Supplied records –
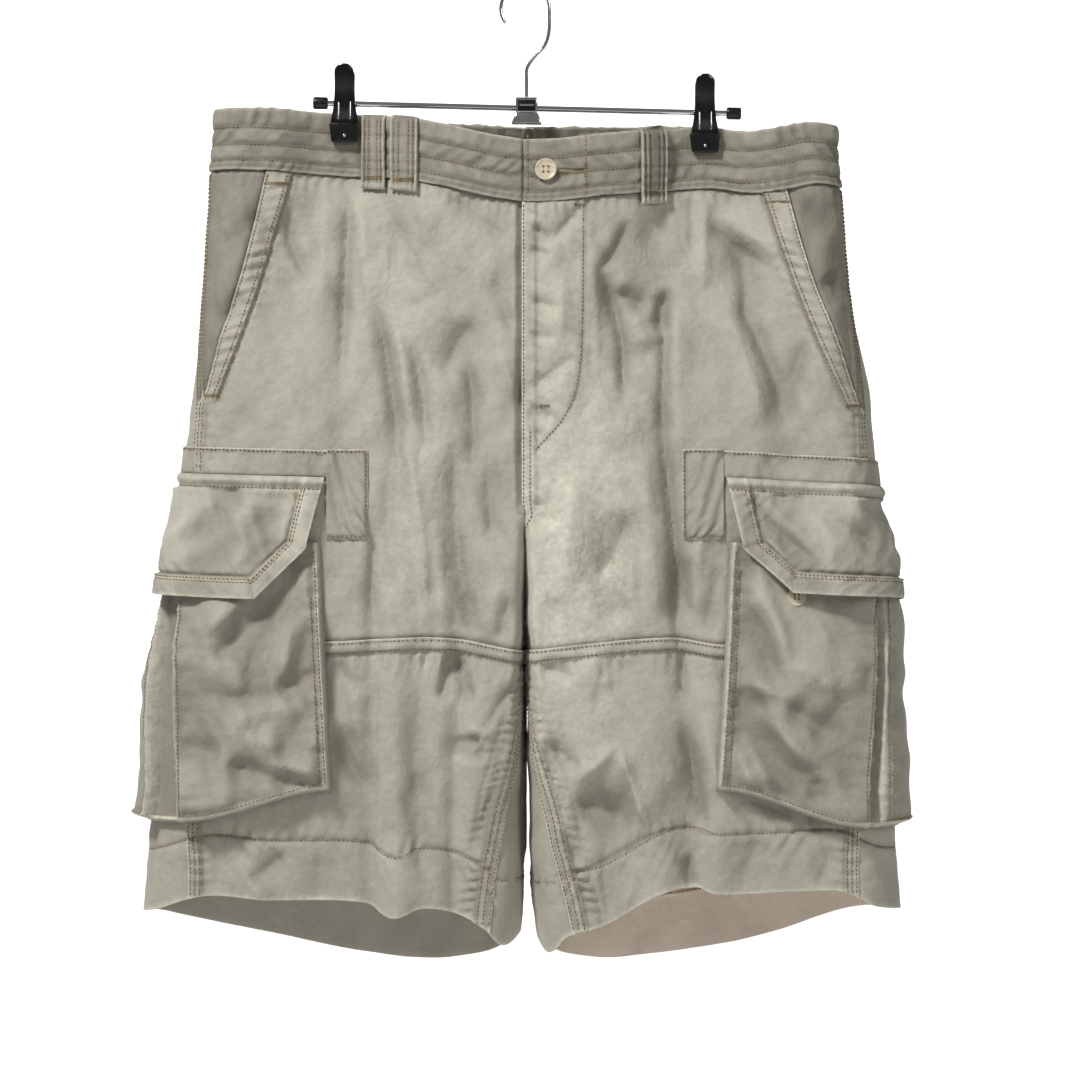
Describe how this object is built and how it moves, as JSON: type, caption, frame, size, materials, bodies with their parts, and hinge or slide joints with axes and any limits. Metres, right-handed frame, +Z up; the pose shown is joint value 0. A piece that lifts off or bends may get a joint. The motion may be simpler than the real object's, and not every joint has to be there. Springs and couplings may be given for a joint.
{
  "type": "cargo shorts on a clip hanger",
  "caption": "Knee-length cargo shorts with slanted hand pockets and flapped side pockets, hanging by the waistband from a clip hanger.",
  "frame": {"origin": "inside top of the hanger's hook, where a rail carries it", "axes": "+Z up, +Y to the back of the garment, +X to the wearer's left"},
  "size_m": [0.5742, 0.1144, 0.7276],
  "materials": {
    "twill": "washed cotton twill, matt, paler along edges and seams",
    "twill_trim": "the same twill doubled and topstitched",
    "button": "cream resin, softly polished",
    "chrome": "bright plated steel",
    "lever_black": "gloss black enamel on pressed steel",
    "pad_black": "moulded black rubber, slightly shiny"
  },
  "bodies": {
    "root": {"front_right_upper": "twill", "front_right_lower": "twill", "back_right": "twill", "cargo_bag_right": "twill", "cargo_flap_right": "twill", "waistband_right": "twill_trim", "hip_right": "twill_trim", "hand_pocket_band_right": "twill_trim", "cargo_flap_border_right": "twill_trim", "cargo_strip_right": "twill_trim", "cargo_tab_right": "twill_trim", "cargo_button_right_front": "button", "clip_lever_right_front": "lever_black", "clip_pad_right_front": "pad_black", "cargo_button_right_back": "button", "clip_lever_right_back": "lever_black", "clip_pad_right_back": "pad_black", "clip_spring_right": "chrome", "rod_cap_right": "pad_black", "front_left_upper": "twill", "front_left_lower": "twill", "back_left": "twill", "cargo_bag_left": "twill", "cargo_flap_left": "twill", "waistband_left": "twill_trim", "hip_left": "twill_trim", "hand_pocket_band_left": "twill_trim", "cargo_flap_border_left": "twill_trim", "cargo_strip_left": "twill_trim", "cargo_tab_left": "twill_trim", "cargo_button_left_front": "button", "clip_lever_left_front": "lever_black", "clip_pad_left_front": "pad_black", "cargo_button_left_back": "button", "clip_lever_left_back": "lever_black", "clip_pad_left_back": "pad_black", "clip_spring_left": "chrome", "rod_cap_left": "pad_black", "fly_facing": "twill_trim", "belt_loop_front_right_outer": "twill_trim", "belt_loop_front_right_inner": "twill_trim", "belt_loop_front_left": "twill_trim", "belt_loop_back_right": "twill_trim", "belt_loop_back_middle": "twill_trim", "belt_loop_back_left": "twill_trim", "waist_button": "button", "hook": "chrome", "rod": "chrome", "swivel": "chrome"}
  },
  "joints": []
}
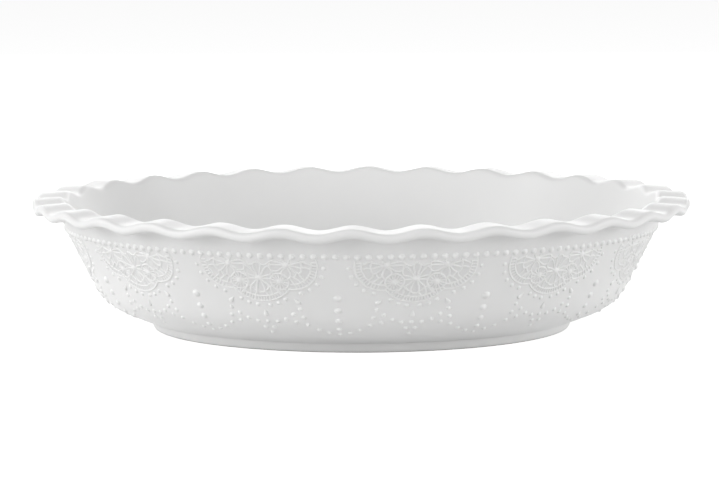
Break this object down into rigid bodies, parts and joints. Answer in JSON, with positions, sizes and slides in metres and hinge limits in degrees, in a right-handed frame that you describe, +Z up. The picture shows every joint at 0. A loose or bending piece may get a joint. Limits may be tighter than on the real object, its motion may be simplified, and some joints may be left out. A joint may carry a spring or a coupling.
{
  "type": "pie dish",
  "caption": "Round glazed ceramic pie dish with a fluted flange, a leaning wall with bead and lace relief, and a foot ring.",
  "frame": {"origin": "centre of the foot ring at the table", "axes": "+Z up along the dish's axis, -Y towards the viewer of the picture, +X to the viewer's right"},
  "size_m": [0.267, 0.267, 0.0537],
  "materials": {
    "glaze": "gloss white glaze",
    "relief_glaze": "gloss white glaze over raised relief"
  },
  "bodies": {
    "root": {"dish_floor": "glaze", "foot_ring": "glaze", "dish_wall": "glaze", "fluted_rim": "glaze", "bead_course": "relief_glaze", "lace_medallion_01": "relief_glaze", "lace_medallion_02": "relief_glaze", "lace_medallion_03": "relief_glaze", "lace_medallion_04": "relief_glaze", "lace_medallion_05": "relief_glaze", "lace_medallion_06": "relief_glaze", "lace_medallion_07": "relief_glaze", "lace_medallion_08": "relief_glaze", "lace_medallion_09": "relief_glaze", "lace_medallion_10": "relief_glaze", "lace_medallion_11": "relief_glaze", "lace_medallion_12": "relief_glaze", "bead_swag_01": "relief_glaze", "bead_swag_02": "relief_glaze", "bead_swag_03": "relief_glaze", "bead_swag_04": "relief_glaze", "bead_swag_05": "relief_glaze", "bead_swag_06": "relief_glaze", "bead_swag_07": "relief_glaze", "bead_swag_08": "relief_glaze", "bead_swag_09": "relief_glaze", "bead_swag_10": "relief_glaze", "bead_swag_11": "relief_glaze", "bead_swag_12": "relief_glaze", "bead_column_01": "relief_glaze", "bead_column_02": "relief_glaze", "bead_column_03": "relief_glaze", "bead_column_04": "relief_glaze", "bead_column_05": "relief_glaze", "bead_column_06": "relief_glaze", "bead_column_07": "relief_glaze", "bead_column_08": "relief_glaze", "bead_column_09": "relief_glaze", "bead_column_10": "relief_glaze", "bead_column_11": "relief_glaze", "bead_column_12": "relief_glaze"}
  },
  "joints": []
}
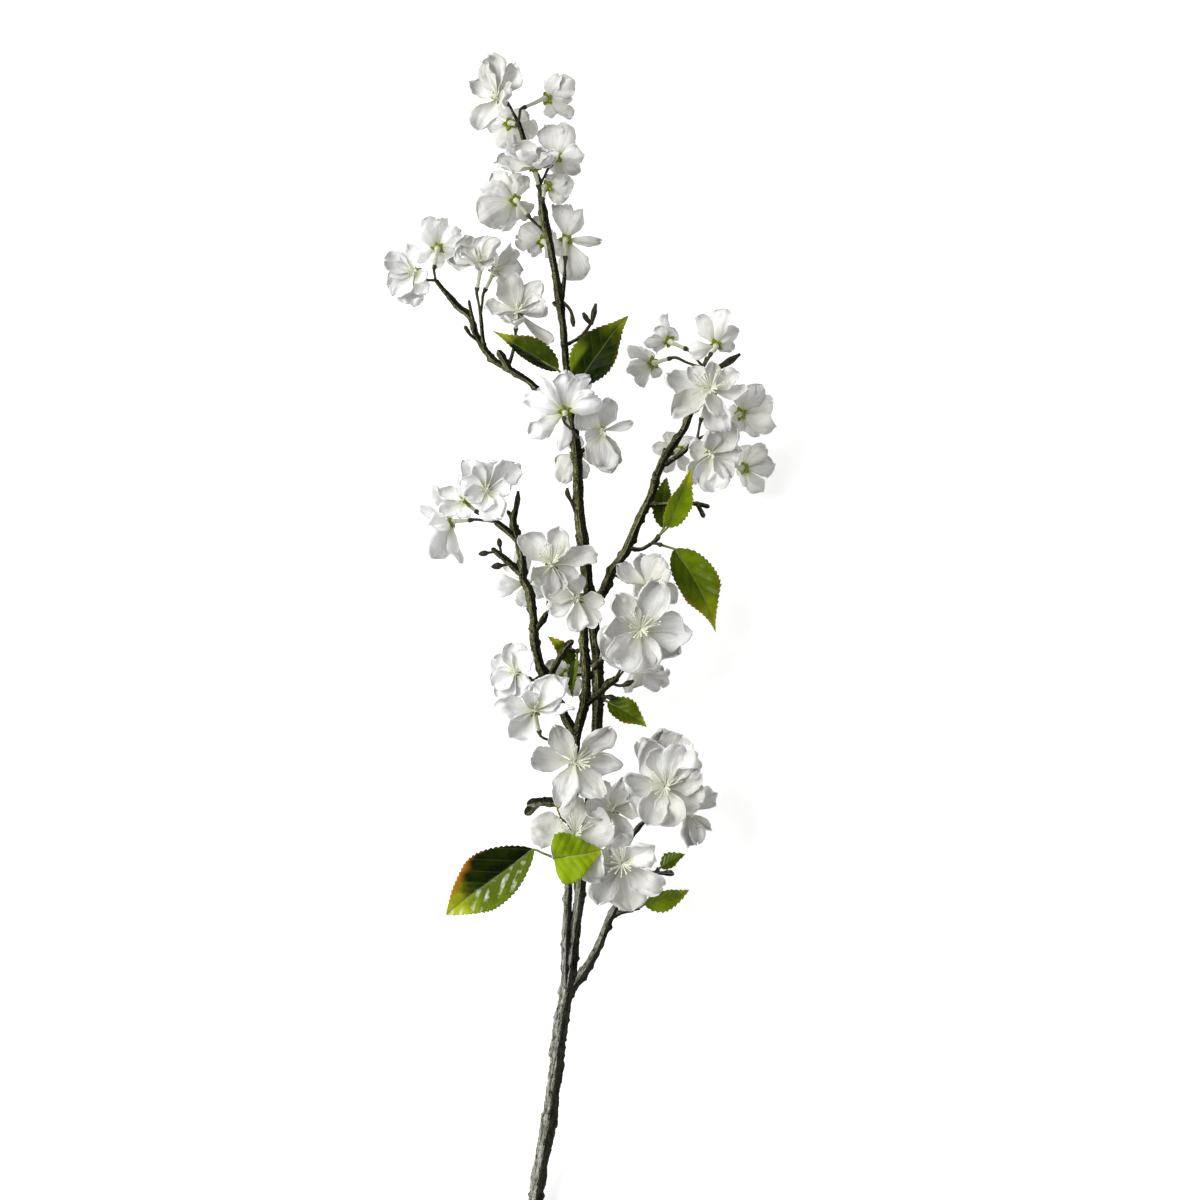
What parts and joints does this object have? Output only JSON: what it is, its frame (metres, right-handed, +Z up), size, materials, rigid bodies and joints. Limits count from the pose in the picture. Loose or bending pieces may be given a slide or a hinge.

What this task involves – Using the entries above, please restate each one word for word.

Answer for the task –
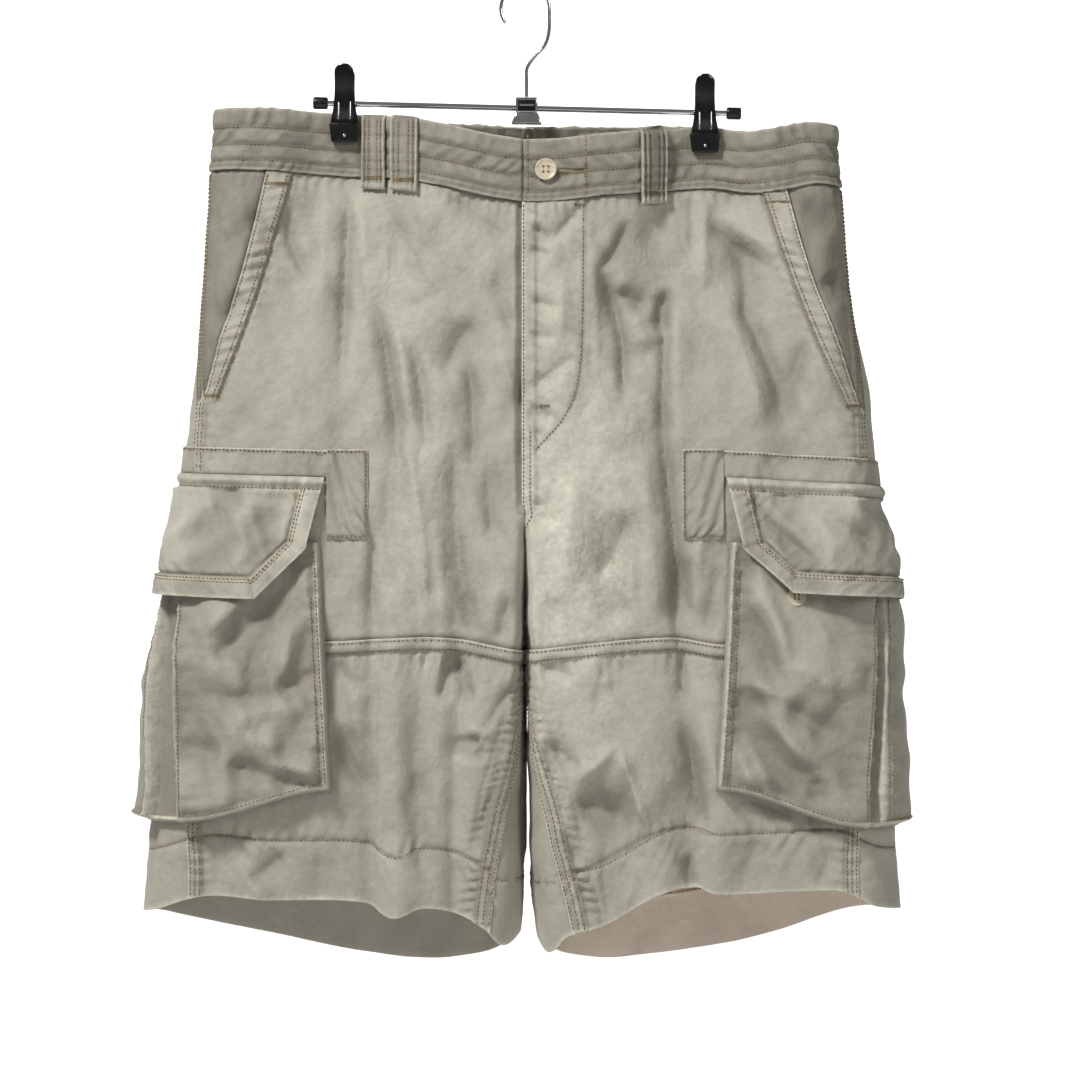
Describe how this object is built and how it moves, as JSON: type, caption, frame, size, materials, bodies with their parts, and hinge or slide joints with axes and any limits. Metres, right-handed frame, +Z up; the pose shown is joint value 0. A piece that lifts off or bends may get a joint. The motion may be simpler than the real object's, and not every joint has to be there. Springs and couplings may be given for a joint.
{
  "type": "cargo shorts on a clip hanger",
  "caption": "Knee-length cargo shorts with slanted hand pockets and flapped side pockets, hanging by the waistband from a clip hanger.",
  "frame": {"origin": "inside top of the hanger's hook, where a rail carries it", "axes": "+Z up, +Y to the back of the garment, +X to the wearer's left"},
  "size_m": [0.5742, 0.1144, 0.7276],
  "materials": {
    "twill": "washed cotton twill, matt, paler along edges and seams",
    "twill_trim": "the same twill doubled and topstitched",
    "button": "cream resin, softly polished",
    "chrome": "bright plated steel",
    "lever_black": "gloss black enamel on pressed steel",
    "pad_black": "moulded black rubber, slightly shiny"
  },
  "bodies": {
    "root": {"front_right_upper": "twill", "front_right_lower": "twill", "back_right": "twill", "cargo_bag_right": "twill", "cargo_flap_right": "twill", "waistband_right": "twill_trim", "hip_right": "twill_trim", "hand_pocket_band_right": "twill_trim", "cargo_flap_border_right": "twill_trim", "cargo_strip_right": "twill_trim", "cargo_tab_right": "twill_trim", "cargo_button_right_front": "button", "clip_lever_right_front": "lever_black", "clip_pad_right_front": "pad_black", "cargo_button_right_back": "button", "clip_lever_right_back": "lever_black", "clip_pad_right_back": "pad_black", "clip_spring_right": "chrome", "rod_cap_right": "pad_black", "front_left_upper": "twill", "front_left_lower": "twill", "back_left": "twill", "cargo_bag_left": "twill", "cargo_flap_left": "twill", "waistband_left": "twill_trim", "hip_left": "twill_trim", "hand_pocket_band_left": "twill_trim", "cargo_flap_border_left": "twill_trim", "cargo_strip_left": "twill_trim", "cargo_tab_left": "twill_trim", "cargo_button_left_front": "button", "clip_lever_left_front": "lever_black", "clip_pad_left_front": "pad_black", "cargo_button_left_back": "button", "clip_lever_left_back": "lever_black", "clip_pad_left_back": "pad_black", "clip_spring_left": "chrome", "rod_cap_left": "pad_black", "fly_facing": "twill_trim", "belt_loop_front_right_outer": "twill_trim", "belt_loop_front_right_inner": "twill_trim", "belt_loop_front_left": "twill_trim", "belt_loop_back_right": "twill_trim", "belt_loop_back_middle": "twill_trim", "belt_loop_back_left": "twill_trim", "waist_button": "button", "hook": "chrome", "rod": "chrome", "swivel": "chrome"}
  },
  "joints": []
}
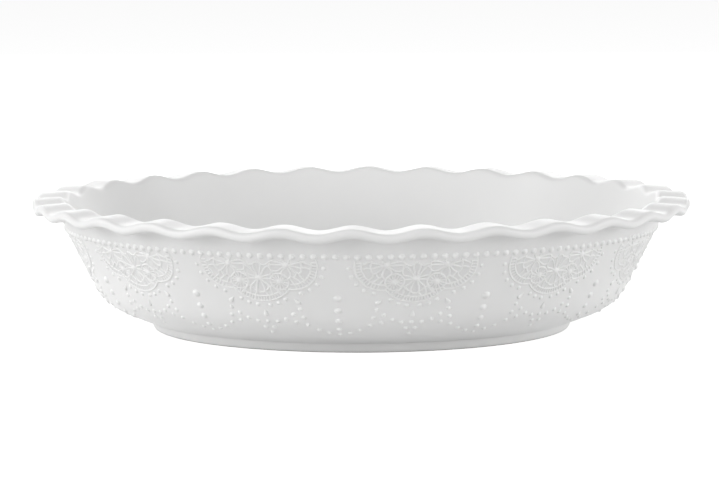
Break this object down into rigid bodies, parts and joints. Answer in JSON, with positions, sizes and slides in metres and hinge limits in degrees, in a right-handed frame that you describe, +Z up. The picture shows every joint at 0. A loose or bending piece may get a joint. Limits may be tighter than on the real object, its motion may be simplified, and some joints may be left out. A joint may carry a spring or a coupling.
{
  "type": "pie dish",
  "caption": "Round glazed ceramic pie dish with a fluted flange, a leaning wall with bead and lace relief, and a foot ring.",
  "frame": {"origin": "centre of the foot ring at the table", "axes": "+Z up along the dish's axis, -Y towards the viewer of the picture, +X to the viewer's right"},
  "size_m": [0.267, 0.267, 0.0537],
  "materials": {
    "glaze": "gloss white glaze",
    "relief_glaze": "gloss white glaze over raised relief"
  },
  "bodies": {
    "root": {"dish_floor": "glaze", "foot_ring": "glaze", "dish_wall": "glaze", "fluted_rim": "glaze", "bead_course": "relief_glaze", "lace_medallion_01": "relief_glaze", "lace_medallion_02": "relief_glaze", "lace_medallion_03": "relief_glaze", "lace_medallion_04": "relief_glaze", "lace_medallion_05": "relief_glaze", "lace_medallion_06": "relief_glaze", "lace_medallion_07": "relief_glaze", "lace_medallion_08": "relief_glaze", "lace_medallion_09": "relief_glaze", "lace_medallion_10": "relief_glaze", "lace_medallion_11": "relief_glaze", "lace_medallion_12": "relief_glaze", "bead_swag_01": "relief_glaze", "bead_swag_02": "relief_glaze", "bead_swag_03": "relief_glaze", "bead_swag_04": "relief_glaze", "bead_swag_05": "relief_glaze", "bead_swag_06": "relief_glaze", "bead_swag_07": "relief_glaze", "bead_swag_08": "relief_glaze", "bead_swag_09": "relief_glaze", "bead_swag_10": "relief_glaze", "bead_swag_11": "relief_glaze", "bead_swag_12": "relief_glaze", "bead_column_01": "relief_glaze", "bead_column_02": "relief_glaze", "bead_column_03": "relief_glaze", "bead_column_04": "relief_glaze", "bead_column_05": "relief_glaze", "bead_column_06": "relief_glaze", "bead_column_07": "relief_glaze", "bead_column_08": "relief_glaze", "bead_column_09": "relief_glaze", "bead_column_10": "relief_glaze", "bead_column_11": "relief_glaze", "bead_column_12": "relief_glaze"}
  },
  "joints": []
}
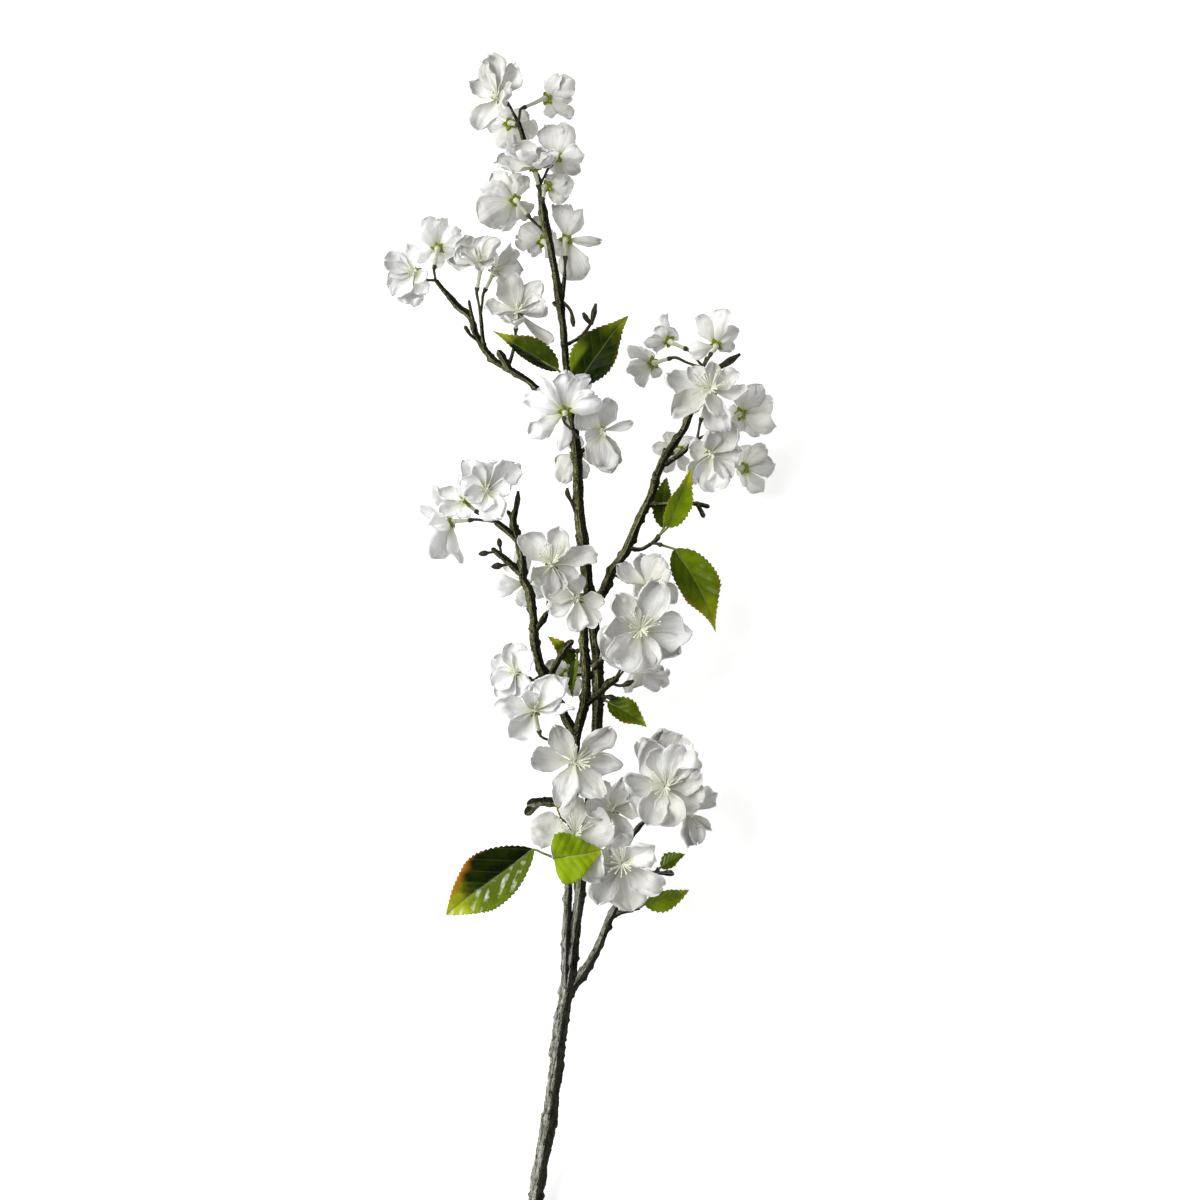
What parts and joints does this object have? Output only JSON: what it is, its frame (metres, right-handed, +Z up), size, materials, rigid bodies and joints. Limits count from the pose in the picture. Loose or bending pieces may be given a slide or a hinge.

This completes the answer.